2. Die Beklagte hat die Kosten des Rechtsstreits zu tragen.
3. Das Urteil ist vorläufig vollstreckbar.
Beschluss
Der Streitwert wird auf 75,12 € festgesetzt.
(abgekürzt nach § 313a Abs. 1 ZPO)
Entscheidungsgründe
I. Gemäß § 495a ZPO bestimmt das Gericht das Verfahren nach billigem Ermessen. Innerhalb dieses Entscheidungsrahmens berücksichtigt das Gericht grundsätzlich den gesamten Akteninhalt.
II. Die zulässige Klage ist begründet. Dem Kläger stehen die geltend gemachten Ansprüche vollumfänglich zu.
1. Der Kläger hat gegen die Beklagte aus abgetretenem Recht einen Anspruch auf Zahlung eines Betrages i.H.v. € 75,12, § 7 Abs. 1 StVG, §§ 249, 398 BGB, § 115 Abs. 1 Nr. 1 VVG.
a. Der Kläger ist aktivlegitimiert für den hier geltend gemachten Schadensersatzanspruch gegen die Beklagte. Der Zedent Ahmet Arslan hat unstreitig den behaupteten Anspruch wirksam an den Kläger abgetreten, § 398 BGB.
b. Der Zedent hatte vor der Abtretung gegen die Beklagte einen Anspruch auf Erstattung der Kosten für das Sachverständigengutachten i.H.v 505,12 brutto.

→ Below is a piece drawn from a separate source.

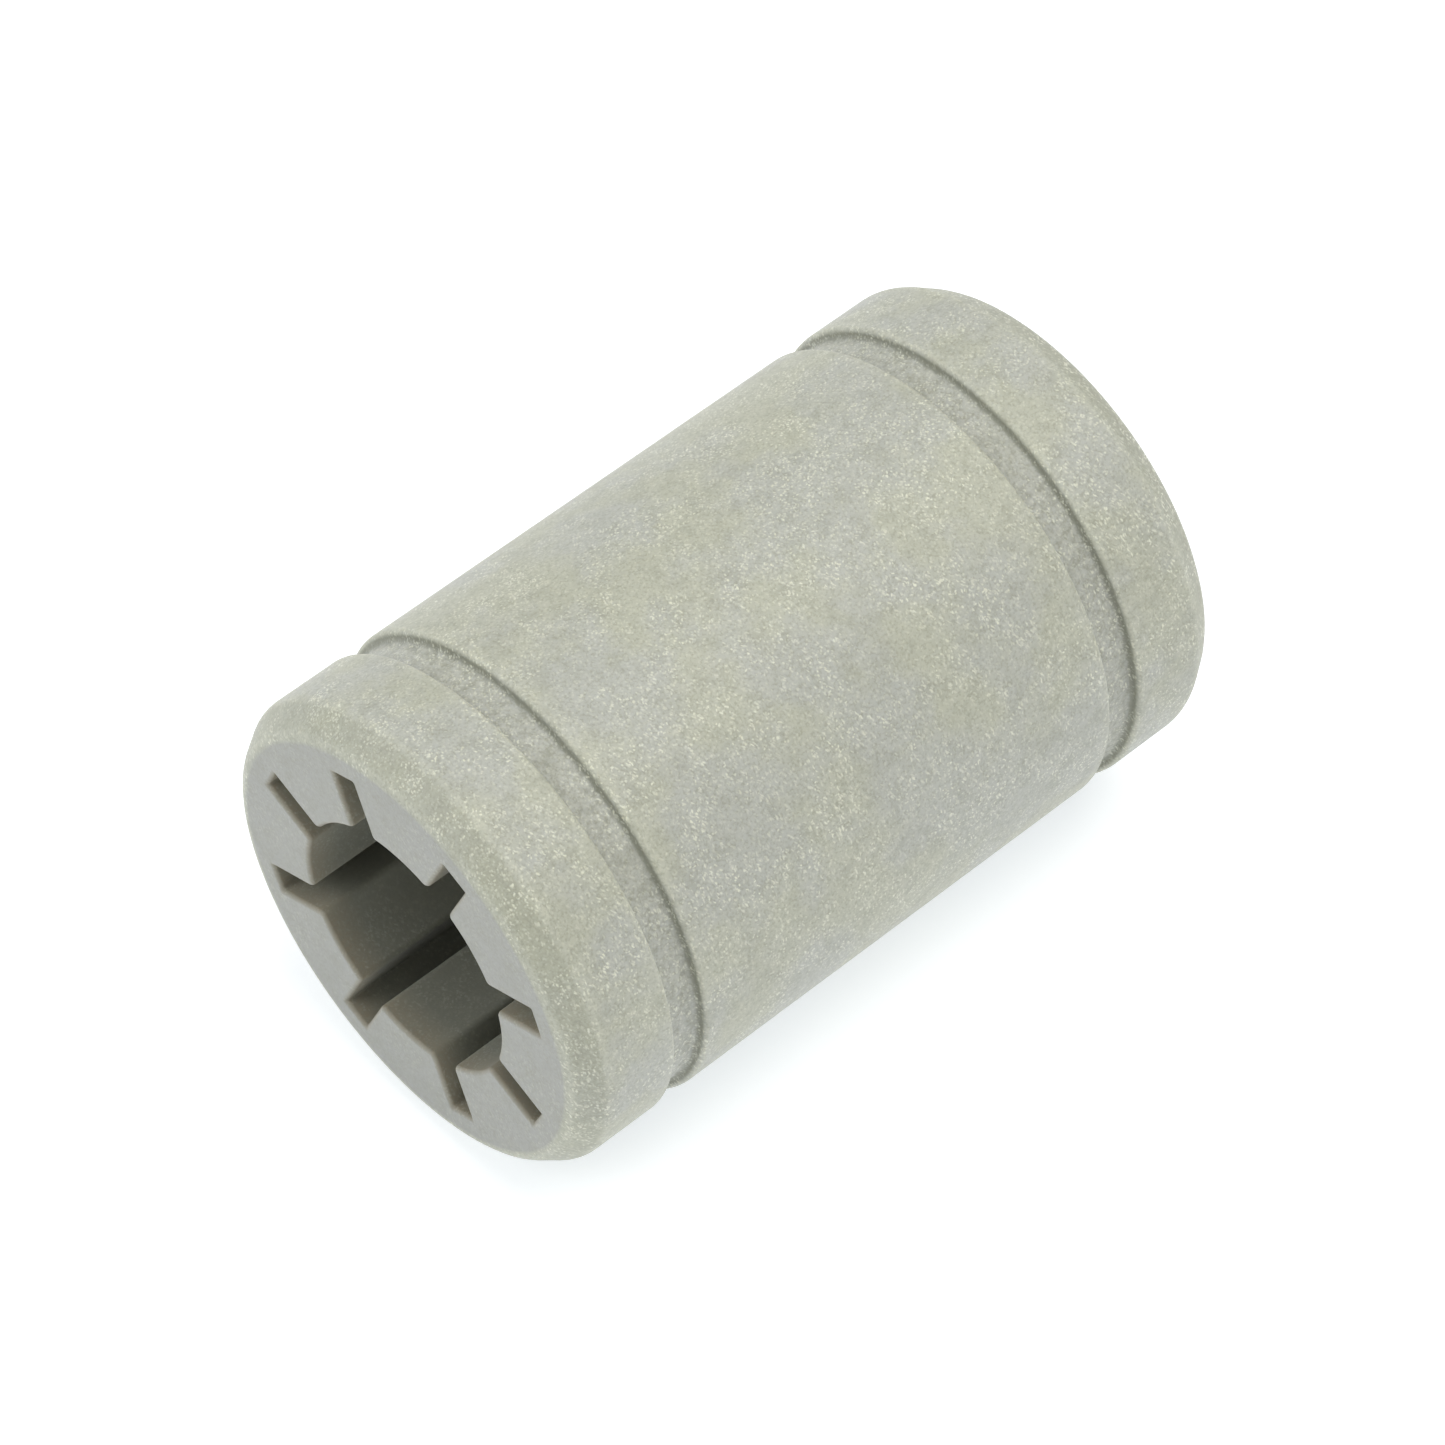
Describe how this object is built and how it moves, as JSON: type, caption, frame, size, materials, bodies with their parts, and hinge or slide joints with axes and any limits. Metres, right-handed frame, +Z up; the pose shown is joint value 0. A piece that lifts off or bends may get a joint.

aa. Der Anspruch folgt dem Grunde nach aus § 7 Abs. 1 StVG, §§ 249, 398 BGB, § 115 Abs. 1 Nr. 1 VVG. Das Gericht vermag dem Einwand der Beklagten, der Kläger habe den haftungsbegründenden Tatbestand nicht ausreichend schlüssig dargelegt, nicht zu folgen. Der Kläger hat dargelegt, dass sich am 15.04.2015 zwischen dem Zedenten und einem Versicherungsnehmer der Beklagten auf der Hamburger Straße in Höhe der Hausnummer 180 ein Verkehrsunfall ereignet habe und die Beklagte hierfür zu 100 % eintrittspflichtig sei. Da die Beklagte eine im haftungsbegründenden Tatbestand festzustellende hundertprozentige Eintrittspflicht weder vorgerichtlich noch im Rahmen des anhängigen Prozesses in Abrede gestellt hat, vielmehr den Schaden mit Ausnahme der hier anhängigen Positionen vollumnfanglich reguliert hat, erachtet das Gericht eine weitere Konkretisierung des Vortrags zum Unfallhergang für nicht erforderlich (so auch AG Hamburg-Barmbek, Urteil vom 13.05.2015, 816 C 61/15).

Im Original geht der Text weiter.